New captioning contact requirements
Second, in order to facilitate the ability for viewers to (1) raise immediate captioning concerns (such as garbled or missing captions), and (2) file captioning complaints, video programming distributors must publicize appropriate contact information and also provide contact information to the Commission.
To assist viewers with immediate captioning concerns while they are watching a program, video programming distributors must publish a telephone number, fax number and e-mail address for purposes of receiving and responding immediately to any closed captioning concerns. The revised rules require that “customers using this dedicated contact information must be able to reach someone, either directly or indirectly, who can address the consumer’s captioning concerns.”
Under the new rule, distributors must ensure that any staff reachable through this contact information has the capability to immediately respond to and address viewers’ concerns, and in situations where the captioning problem does not reside with the distributor, the staff person receiving the inquiry should refer the matter appropriately for resolution. Distributors are not required to alter their hours when they have staff available, but if calls are placed when staff is not available, such calls and inquiries must be returned or addressed within 24 hours. The FCC also expects distributors to take measures to accommodate calls placed through a Telecommunications Relay Service operator.
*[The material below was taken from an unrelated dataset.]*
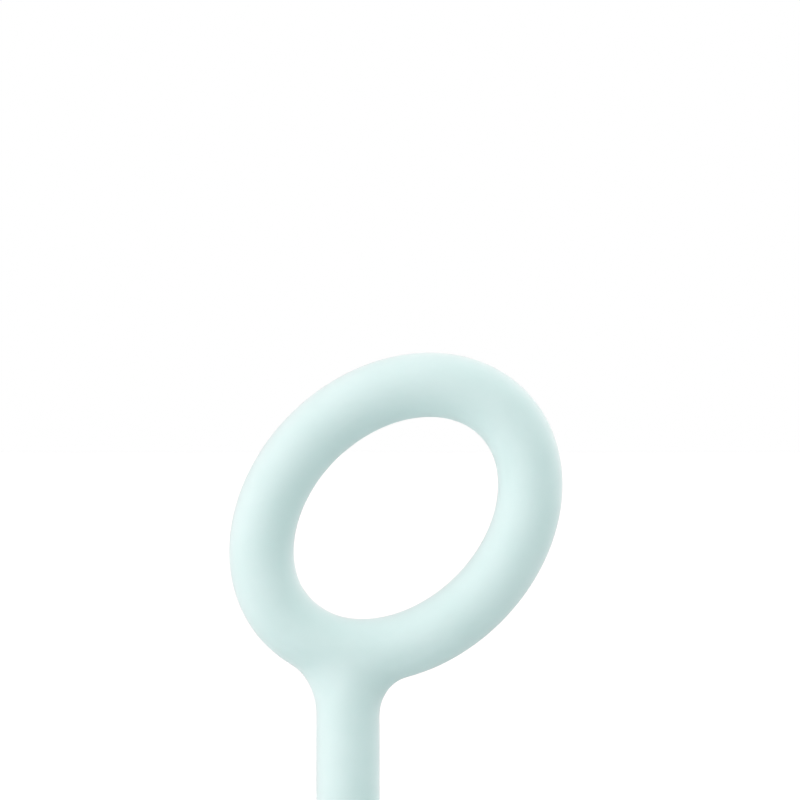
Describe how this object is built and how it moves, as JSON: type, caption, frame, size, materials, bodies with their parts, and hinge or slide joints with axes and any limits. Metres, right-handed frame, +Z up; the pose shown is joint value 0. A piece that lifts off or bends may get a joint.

In addition, distributors also must separately designate a contact person for the receipt of written (non-immediate) captioning complaints. This contact person must have primary responsibility for captioning issues and compliance with the FCC rules. The contact information must include the contact person’s name, title/office, telephone number, fax number, postal mailing address and e-mail address. A distributor’s contact information must be included on the distributor’s Web site (if it has a Web site), in billing invoices (if any) and in telephone directories (if the distributor already directly advertises or has a paid expanded listing, i.e., more than merely name, number and location in standard font, in a telephone directory).
The FCC will maintain a list of video programming distributors’ contact information for purposes of resolving closed captioning issues. Accordingly, distributors—including cable systems, broadcast television stations and satellite television providers—must file their contact information with the FCC by March 22, 2010. Distributors must provide the required contact information both for handling immediate concerns and for receiving written captioning complaints.
The best way for video programming distributors to file this information with the FCC is to visit its Web site and submit the information online. The Commission’s Web site contains a detailed form with step-by-step instructions. Alternatively, the contact information can be e-mailed directly to the FCC’s Disability Rights Office at: CLOSEDCAPTIONING_POC@fcc.gov.
Video programming distributors must keep their contact information current and update both their Web sites and the Commission’s database within 10 business days of any changes.
Finally, the Commission has stayed the effectiveness of the rule that would require video programming distributors to forward closed captioning complaints to a third party in certain circumstances. Because of the potential conflict with laws prohibiting the disclosure of personally identifiable information to third parties, the Commission has stayed the implementation of this rule until it can review the issue further and potentially issue a notice of proposed rulemaking.